Public Git Archive: a Big Code dataset for all
Citation: Vadim Markovtsev, Waren Long (2018/03/20) Public Git Archive: a Big Code dataset for all.
DOI (original publisher): 10.1145/3196398.3196464
Semantic Scholar (metadata): 10.1145/3196398.3196464
Sci-Hub (fulltext): 10.1145/3196398.3196464
Internet Archive Scholar (search for fulltext): Public Git Archive: a Big Code dataset for all
Download: https://arxiv.org/abs/1803.10144
Tagged:
Summary
Describes the Public Git Archive, built by crawling public repositories on GitHub with at least 50 "stargazers" (182k projects, 3.0TB storage size) identified using the GHTorrent dataset, but metadata collected with independent tools rather than relying on the GitHub API, as a longer term plan is to ingest repositories hosted elsewhere.

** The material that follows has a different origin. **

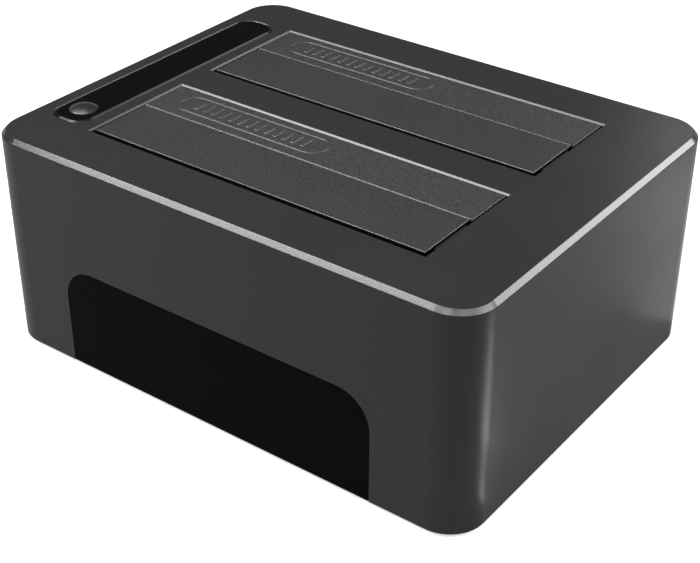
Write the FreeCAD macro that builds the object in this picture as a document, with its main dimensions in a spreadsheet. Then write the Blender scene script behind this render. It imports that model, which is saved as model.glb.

Also describes data retrieval pipeline used to produce the dataset, designed to scale horizontally to process millions of repositories, and the Siva repository archival format used to efficiently store forks.
Previous public source datasets have been language-specific (Java) and much smaller, or have not yet enabled public access (Software Heritage). Related datasets such as GHTorrent collect repository activity data rather than source code repositories.